In 2012, Ebadot Hossain joined the Bangladesh Air Force as a volleyball player. In 2016, he attended a pacer hunt competition conducted by BCB under Aaqib Javed's supervision. Ebadot was picked by Aaqib for BCB's High-Performance program. And thus, Ebadot became a cricketer from a volleyball player.

==Domestic career==
Ebadot made his first-class debut for Sylhet Division in the 2016–17 National Cricket League on 25 September 2016. Ebadot made his List A debut for Mohammedan Sporting Club in the 2016–17 Dhaka Premier Division Cricket League on 8 May 2017. He made his Twenty20 debut for Rangpur Riders on 6 November 2017 in the 2017–18 Bangladesh Premier League. Ebadot was the leading wicket-taker for Central Zone in the 2017–18 Bangladesh Cricket League, with thirteen dismissals in six matches.

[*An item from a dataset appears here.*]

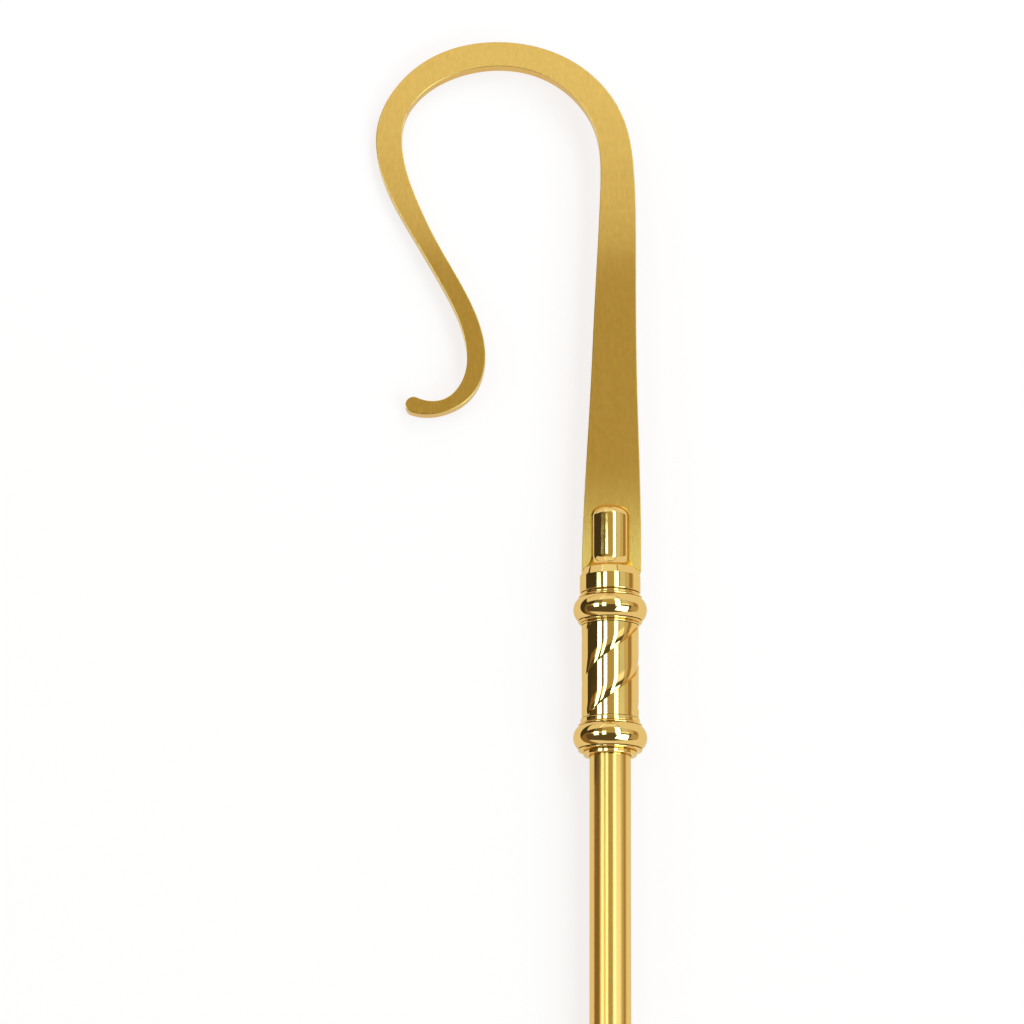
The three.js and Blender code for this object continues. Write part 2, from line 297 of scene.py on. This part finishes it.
def turned_piece(name, profile, node, slot, material):
    """A piece turned from a profile, in the staff's frame."""
    piece = add_piece(name, *lathe(profile), node, slot, material)
    keep_flats_flat(piece)
    return piece


# ---- Shader tools ----

NOISE_SPAN = (0.3, 0.7)


def math_node(tree, operation, *values):
    """One step of arithmetic on numbers and other nodes' outputs."""
    node = tree.nodes.new("ShaderNodeMath")
    node.operation = operation
    for socket, value in zip(node.inputs, values):
        if isinstance(value, bpy.types.NodeSocket):
            tree.links.new(value, socket)
        else:
            socket.default_value = value
    return node.outputs[0]


def dot(tree, vector, axis):
    """How far a vector reaches along an axis."""
    node = tree.nodes.new("ShaderNodeVectorMath")
    node.operation = "DOT_PRODUCT"
    tree.links.new(vector, node.inputs[0])
    node.inputs[1].default_value = axis
    return node.outputs["Value"]


def smooth_step(tree, value, start, end):
    """0 before start and 1 after end, with a smooth rise between them."""
    node = tree.nodes.new("ShaderNodeMapRange")
    node.interpolation_type = "SMOOTHSTEP"
    tree.links.new(value, node.inputs["Value"])
    node.inputs["From Min"].default_value = start
    node.inputs["From Max"].default_value = end
    return node.outputs["Result"]


def noise(tree, coordinates, stretch, detail=3):
    """Noise from 0 to 1 whose grain is 1 / stretch metres long on each axis."""
    mapping = tree.nodes.new("ShaderNodeMapping")
    mapping.inputs["Scale"].default_value = stretch
    tree.links.new(coordinates, mapping.inputs["Vector"])
    node = tree.nodes.new("ShaderNodeTexNoise")
    node.inputs["Scale"].default_value = 1
    node.inputs["Detail"].default_value = detail
    tree.links.new(mapping.outputs["Vector"], node.inputs["Vector"])
    return node.outputs["Fac"]


def spread(tree, value, low, high):
    """Noise, which seldom leaves the middle of its range, spread between two values."""
    node = tree.nodes.new("ShaderNodeMapRange")
    tree.links.new(value, node.inputs["Value"])
    node.inputs["From Min"].default_value = NOISE_SPAN[0]
    node.inputs["From Max"].default_value = NOISE_SPAN[1]
    node.inputs["To Min"].default_value = low
    node.inputs["To Max"].default_value = high
    return node.outputs["Result"]


def new_metal(name):
    """A plain metal, with its nodes and the place on the piece that their patterns follow."""
    material = bpy.data.materials.new(name)
    material.use_nodes = True
    tree = material.node_tree
    shader = tree.nodes["Principled BSDF"]
    shader.inputs["Metallic"].default_value = 1
    shader.inputs["Specular Tint"].default_value = GRAZING_TINT
    place = tree.nodes.new("ShaderNodeTexCoord").outputs["Object"]
    return material, tree, shader, place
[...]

In October 2018, Ebadot was named in the squad for the Sylhet Sixers team, following the draft for the 2018–19 Bangladesh Premier League. The following month, bowling for North Zone in the 2018–19 Bangladesh Cricket League, he took his maiden ten-wicket match haul in first-class cricket. In August 2019, he was one of 35 cricketers named in a training camp ahead of Bangladesh's 2019–20 season.

==International career==
In November 2016, Ebadot was named in a 22-man preparatory squad to train in Australia, ahead of Bangladesh's tour to New Zealand.

In February 2019, Ebadot was added to Bangladesh's Test squad for their series against New Zealand. He made his Test debut for Bangladesh against New Zealand on 28 February 2019, and his first test wicket was Neil Wagner.

In January 2022, he took his first five-wicket haul in Test cricket, against New Zealand at Bay Oval in the first Test of the series. He ended up with the figure 6/46, which helped Bangladesh to achieve their first win against New Zealand in their home across formats in 33 encounters and their first Test win against New Zealand. He was named the Man of the Match for picking up seven wickets in the match.

In February 2022, he was named in Bangladesh's One Day International (ODI) squad for their series against Afghanistan. In March 2022, he was named in Bangladesh's ODI squad for their series against South Africa. In May 2022, he was again named in Bangladesh's ODI squad, this time for their series against the West Indies. In August 2022, he was named in Bangladesh's ODI squad for their tour of Zimbabwe. He made his ODI debut on 10 August 2022, for Bangladesh against Zimbabwe. Later the same month, he was named in Bangladesh's T20I squad for the 2022 Asia Cup. He made his T20I debut on 1 September 2022, against Sri Lanka.